» **What to do**:
Copy out every line of the data exactly.

» **Source data**:
»»

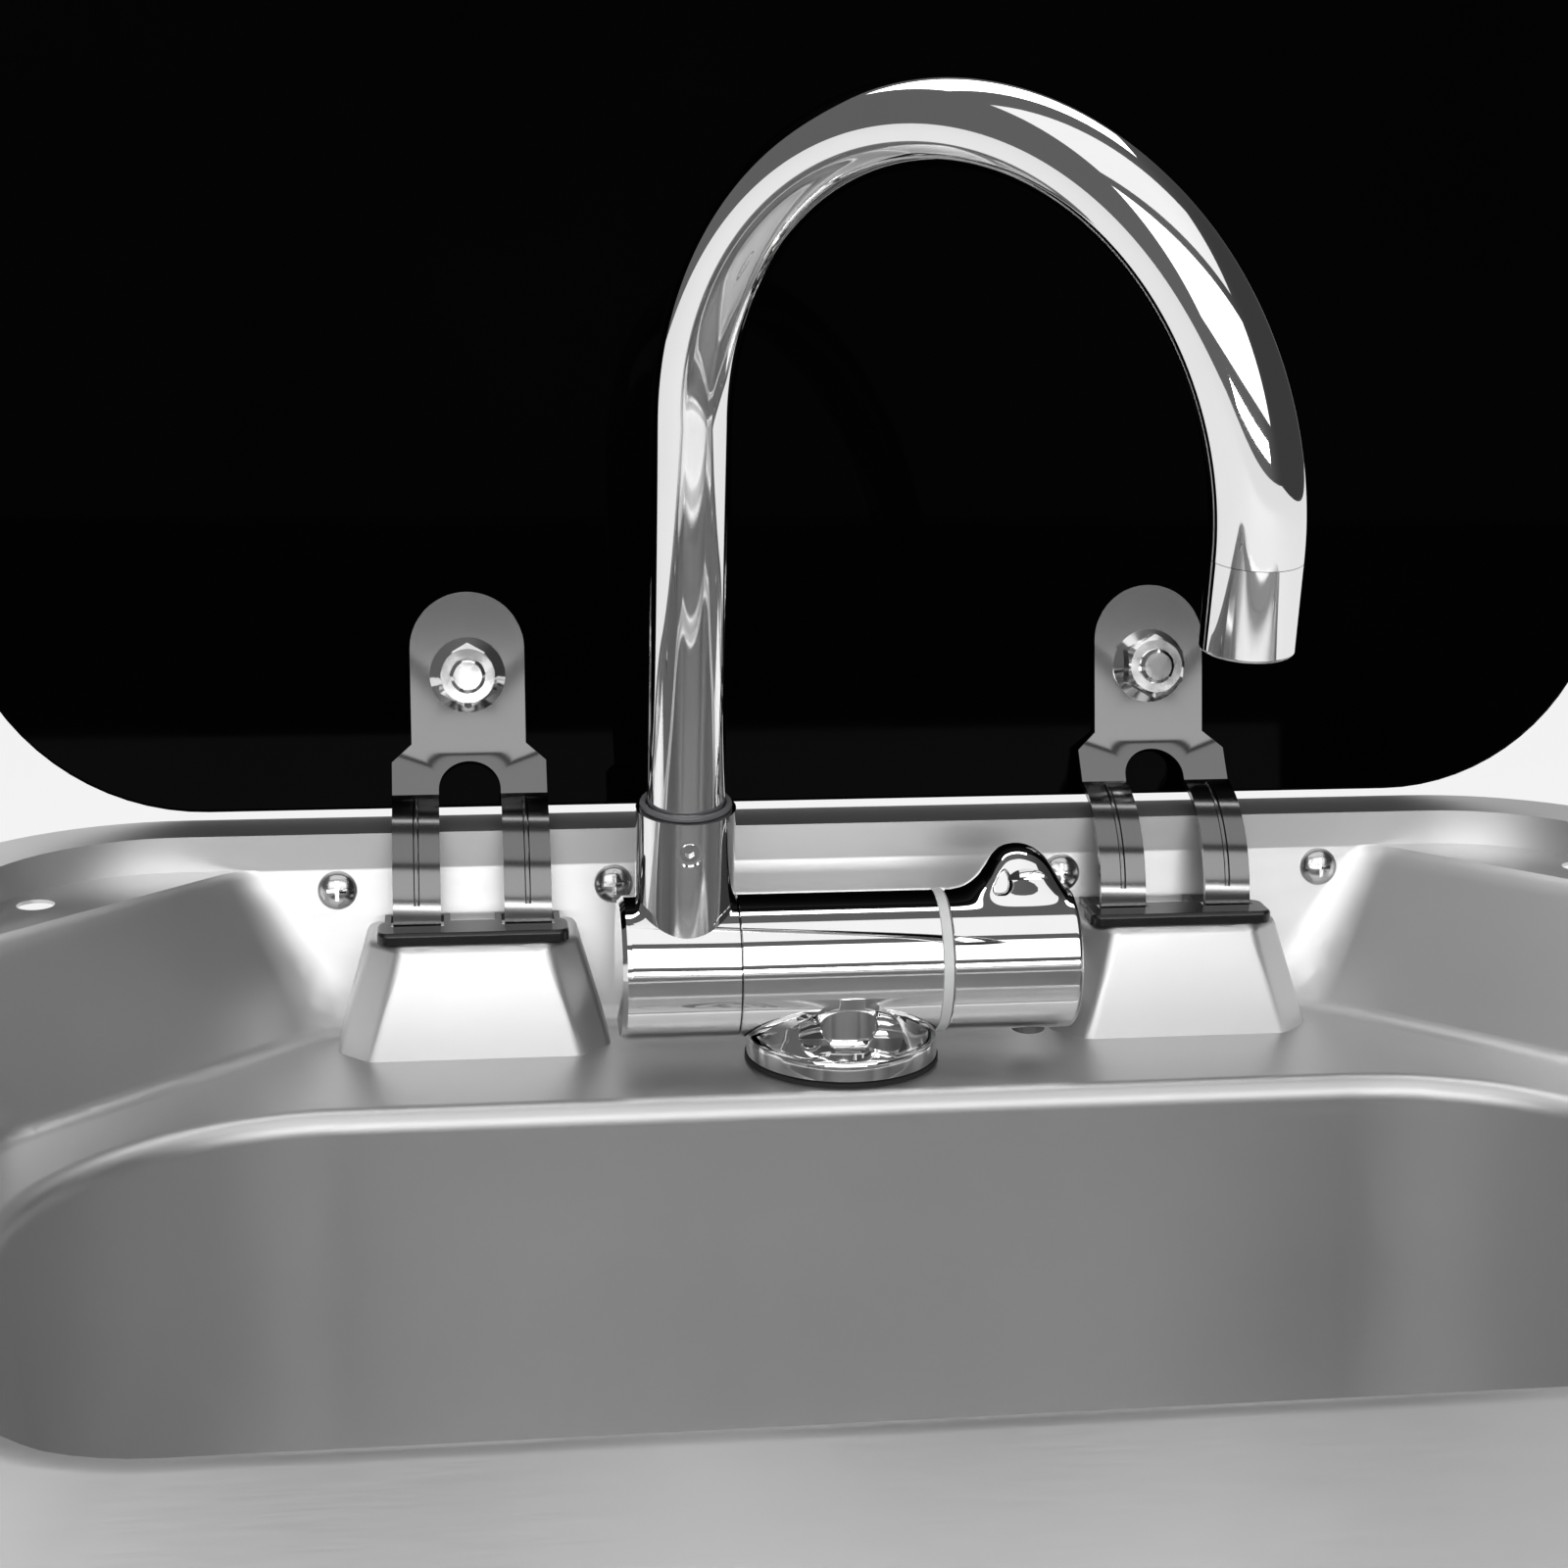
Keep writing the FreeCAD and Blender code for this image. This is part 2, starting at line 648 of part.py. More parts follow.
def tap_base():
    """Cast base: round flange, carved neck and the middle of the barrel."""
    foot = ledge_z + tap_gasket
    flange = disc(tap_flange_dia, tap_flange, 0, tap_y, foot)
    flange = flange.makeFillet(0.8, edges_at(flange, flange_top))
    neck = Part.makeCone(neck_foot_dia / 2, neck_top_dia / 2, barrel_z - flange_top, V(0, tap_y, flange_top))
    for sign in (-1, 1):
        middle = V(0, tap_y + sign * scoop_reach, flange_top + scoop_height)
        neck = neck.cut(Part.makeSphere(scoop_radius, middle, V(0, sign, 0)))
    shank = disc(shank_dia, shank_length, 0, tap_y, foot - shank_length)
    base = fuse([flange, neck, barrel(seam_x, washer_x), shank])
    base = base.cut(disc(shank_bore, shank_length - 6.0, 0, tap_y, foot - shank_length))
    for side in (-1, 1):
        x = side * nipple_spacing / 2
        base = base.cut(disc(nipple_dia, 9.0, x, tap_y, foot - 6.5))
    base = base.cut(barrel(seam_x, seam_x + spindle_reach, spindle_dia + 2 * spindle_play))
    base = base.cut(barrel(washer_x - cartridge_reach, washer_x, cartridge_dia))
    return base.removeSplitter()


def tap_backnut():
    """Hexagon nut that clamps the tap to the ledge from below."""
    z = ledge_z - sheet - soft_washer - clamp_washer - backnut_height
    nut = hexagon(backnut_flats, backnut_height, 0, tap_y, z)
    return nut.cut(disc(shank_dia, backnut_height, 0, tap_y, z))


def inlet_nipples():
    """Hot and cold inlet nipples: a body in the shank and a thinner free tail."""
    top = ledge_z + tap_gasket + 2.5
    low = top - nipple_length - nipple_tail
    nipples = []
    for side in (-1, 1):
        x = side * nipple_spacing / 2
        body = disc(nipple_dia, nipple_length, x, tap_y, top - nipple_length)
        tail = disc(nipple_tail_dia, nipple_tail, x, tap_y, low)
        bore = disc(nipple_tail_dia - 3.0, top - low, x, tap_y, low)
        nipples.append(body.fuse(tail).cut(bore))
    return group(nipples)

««

» **Solution to this problem**:
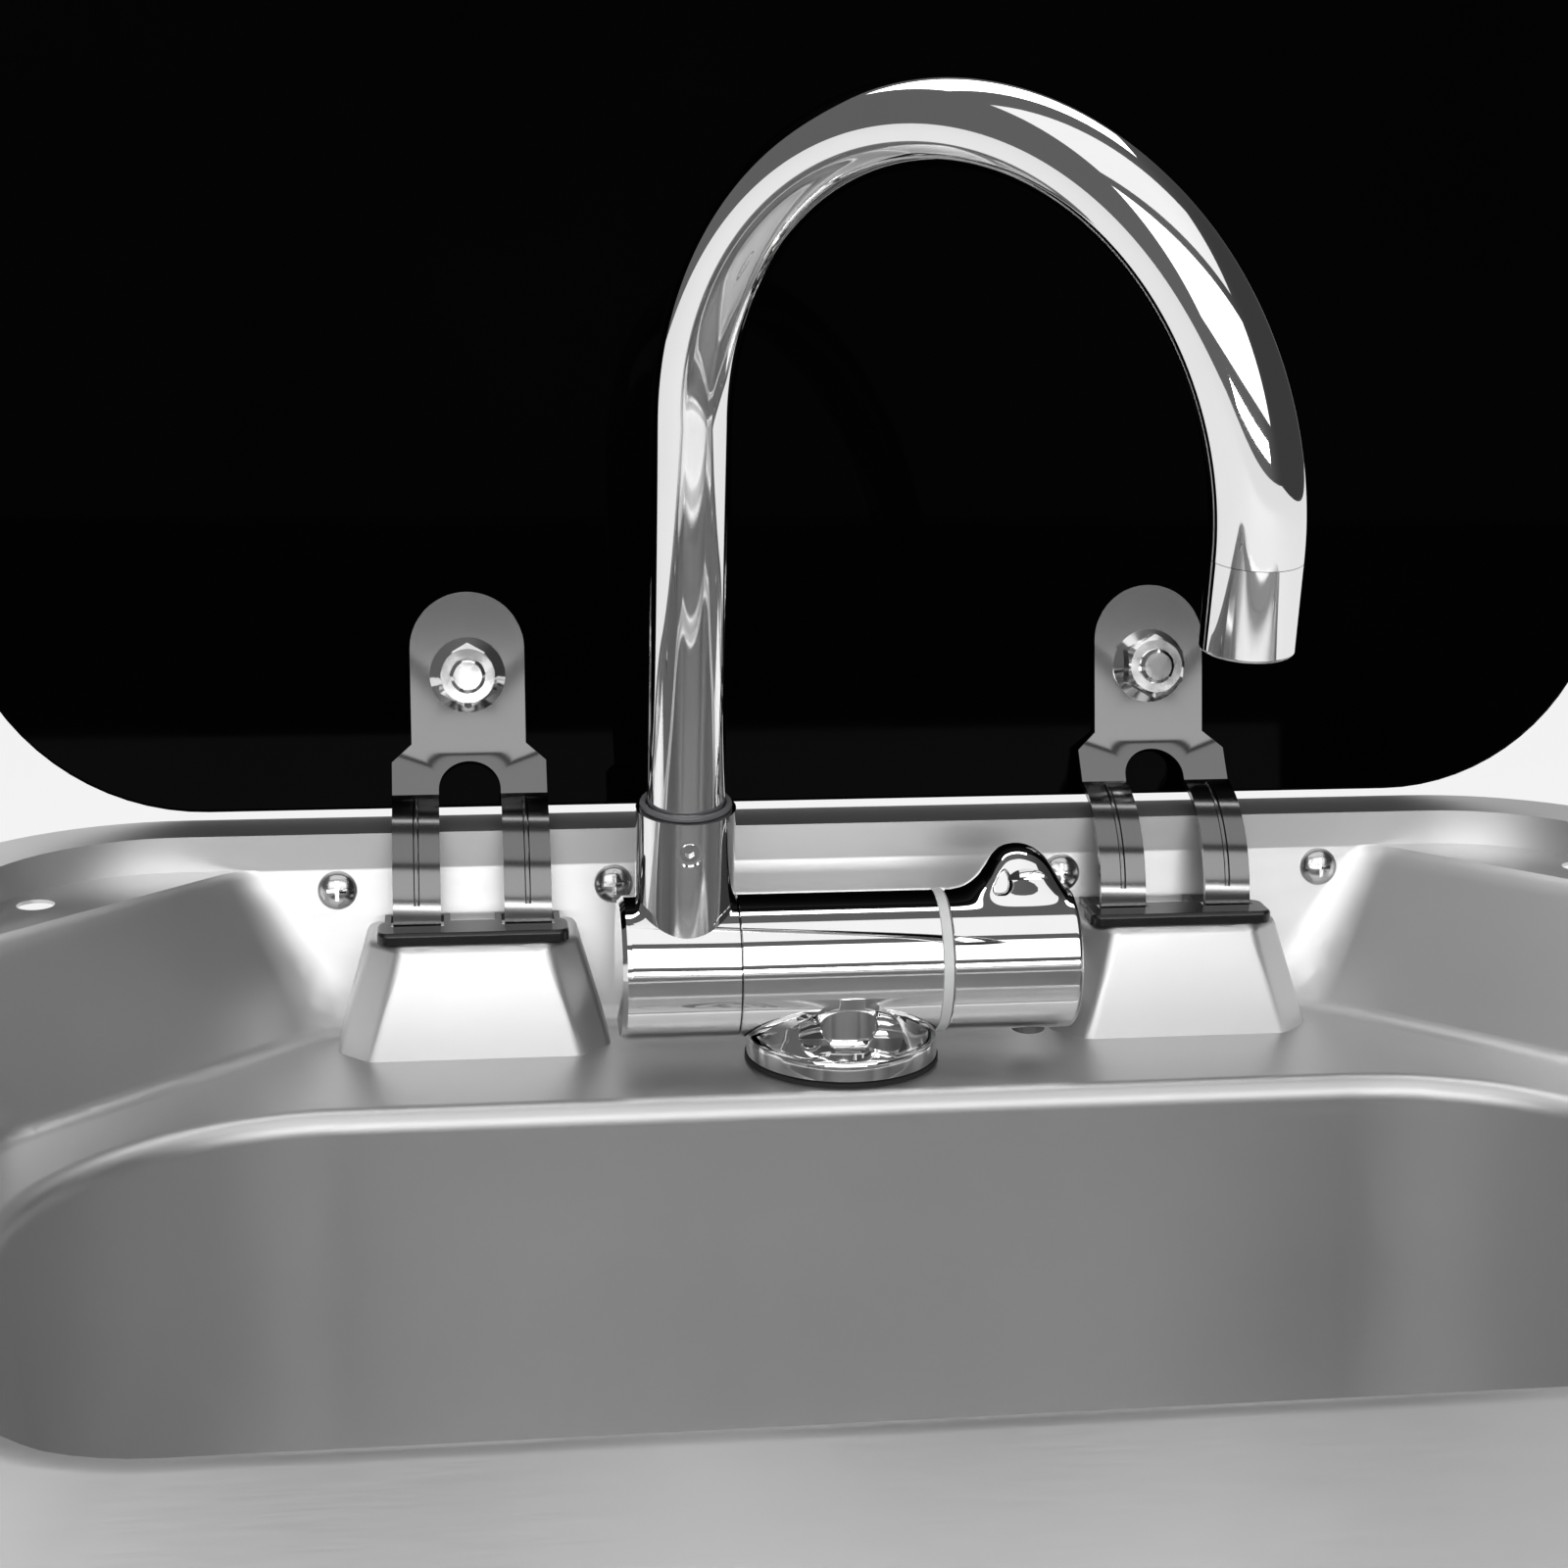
Keep writing the FreeCAD and Blender code for this image. This is part 2, starting at line 648 of part.py. More parts follow.
def tap_base():
    """Cast base: round flange, carved neck and the middle of the barrel."""
    foot = ledge_z + tap_gasket
    flange = disc(tap_flange_dia, tap_flange, 0, tap_y, foot)
    flange = flange.makeFillet(0.8, edges_at(flange, flange_top))
    neck = Part.makeCone(neck_foot_dia / 2, neck_top_dia / 2, barrel_z - flange_top, V(0, tap_y, flange_top))
    for sign in (-1, 1):
        middle = V(0, tap_y + sign * scoop_reach, flange_top + scoop_height)
        neck = neck.cut(Part.makeSphere(scoop_radius, middle, V(0, sign, 0)))
    shank = disc(shank_dia, shank_length, 0, tap_y, foot - shank_length)
    base = fuse([flange, neck, barrel(seam_x, washer_x), shank])
    base = base.cut(disc(shank_bore, shank_length - 6.0, 0, tap_y, foot - shank_length))
    for side in (-1, 1):
        x = side * nipple_spacing / 2
        base = base.cut(disc(nipple_dia, 9.0, x, tap_y, foot - 6.5))
    base = base.cut(barrel(seam_x, seam_x + spindle_reach, spindle_dia + 2 * spindle_play))
    base = base.cut(barrel(washer_x - cartridge_reach, washer_x, cartridge_dia))
    return base.removeSplitter()


def tap_backnut():
    """Hexagon nut that clamps the tap to the ledge from below."""
    z = ledge_z - sheet - soft_washer - clamp_washer - backnut_height
    nut = hexagon(backnut_flats, backnut_height, 0, tap_y, z)
    return nut.cut(disc(shank_dia, backnut_height, 0, tap_y, z))


def inlet_nipples():
    """Hot and cold inlet nipples: a body in the shank and a thinner free tail."""
    top = ledge_z + tap_gasket + 2.5
    low = top - nipple_length - nipple_tail
    nipples = []
    for side in (-1, 1):
        x = side * nipple_spacing / 2
        body = disc(nipple_dia, nipple_length, x, tap_y, top - nipple_length)
        tail = disc(nipple_tail_dia, nipple_tail, x, tap_y, low)
        bore = disc(nipple_tail_dia - 3.0, top - low, x, tap_y, low)
        nipples.append(body.fuse(tail).cut(bore))
    return group(nipples)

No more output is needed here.